Since Jam Sessions is basically a stripped down beginner's guitar, it makes sense that it can be used to make real music. With that in mind, what if you were to patch the console through to a VST or another audio filtration plugin for something like Adobe Audition / Cool Edit Pro or Ableton Live (or Cubase or Wavelab or Soundforge or what-have-you)?

Would I be able to make real music with the basic feature set of this game?

The answer — after a bit of playing around with the onboard sound for my workstation at work — is yes.

In my preview, there's an mp3 you can listen to and download where you can hear Guitar Rig modifying the sound of the original line I was playing (which was me attempting Dishwalla's "Angels or Devils" very badly).

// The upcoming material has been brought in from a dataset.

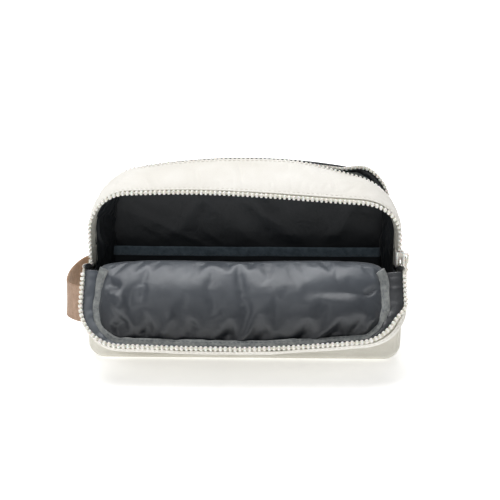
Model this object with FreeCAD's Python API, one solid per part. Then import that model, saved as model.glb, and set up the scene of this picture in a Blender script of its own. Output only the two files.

Now the important thing to remember with what we're doing here is that the type of sound coming from the DS isn't all that important. Granted, the sound is important in that there has to be notes, but since the Jam Session samples aren't pro-quality, all that really matters is that the notes are coming through. That said, the samples aren't bad, they just don't respond like a guitar and they're only one sample for each note so it can become pretty standard and automated even with the harshness control that lies within how hard you "strum" essentially.

So anyway, we've got these notes coming through to the computer that a plugin like say Guitar Rig can modify. That means that other plugins like strings or horns or organs can technically do the same thing.

So I got to thinking on the train home… could you take this one step further?

I made the connection in my preview that this software makes the DS into a sort of theramin in that it's one of those physical instruments. It's not really a guitar, but rather a digital music box.

But I think I got the comparison wrong. I now think that Jam Sessions DS could be more of a MIDI controller and that got me thinking. What if you could patch the DS into a MIDI controller on a high-end soundcard?

Technically, the DS doesn't have that sort of export ability. But two things came to mind:

  1. The Opera Memory Expansion: When Opera released their browser for the DS, it came with the software in a Slot 1 DS card and a memory expansion module that sits in the Slot 2 GBA slot. This is because the DS only has around 4mb of memory on board and you're obviously going to need a little bit more than that when surfing the web.

    So, what if you someone made a memory module that interfaced with Jam Sessions. It would have to be a redesigned version, granted, but what if the memory module served as a form of latency whereby the DS wrote high-quality data to the storage expansion and then transferred from that immediately via a MIDI cable to a computer.

    What I'm asking for is more or less a memory expansion with a MIDI cable sticking out of it… so, let me just cut the middleman out…

  2. The Homebrew GPS Connection: A few months ago, I saw an interesting effort from the DS homebrew community whereby someone had a made patch-card with a cable sticking out of it that allowed them to connect their DS to a GPS unit. They'd written software to work with downloaded Google maps and as such had a Nintendo DS wired GPS.

    So, since the DS can be modified to do things it wouldn't normally do by way of a patch cable coming from a part of the system for one thing, what are the chances it could be done for another?

This is one of those things Ubisoft or Plato (the developers) might actually want to sit up and take notice of since it holds some sense of logic in it. Think about how useful it would be to have a few friends over for a real jam session. Not one of the jam sessions Jam Sessions is suggesting you have whereby everyone plays the same instrument and you have a grand total of two minutes to record the song in.

You bring your DS over to my place. So does a mate of yours and even a mate of theirs. I patch all of them into a high-end soundcard and make Ableton translate each of them in a different way so that one person is actually playing drums, one person is playing guitar, another is playing horns and the final guy is playing keys. You could really really really create music with an application like Jam Sessions DS if the system were modified for the purpose.

I actually now like the look of this "game" and I'm really interested to see the changes made in the final product. While it won't be everyone's cup of tea, it will be a lot of fun to play around with and certainly people who have an interest in using synthetic instruments could easily lend an ear and run this. 

With this in mind, I might attempt to use the Japanese version (Hiite Utaeru DS Guitar M-06) over the weekend to see if I can get some orchestration out of it. It'd be cool if I could make some jazz on it.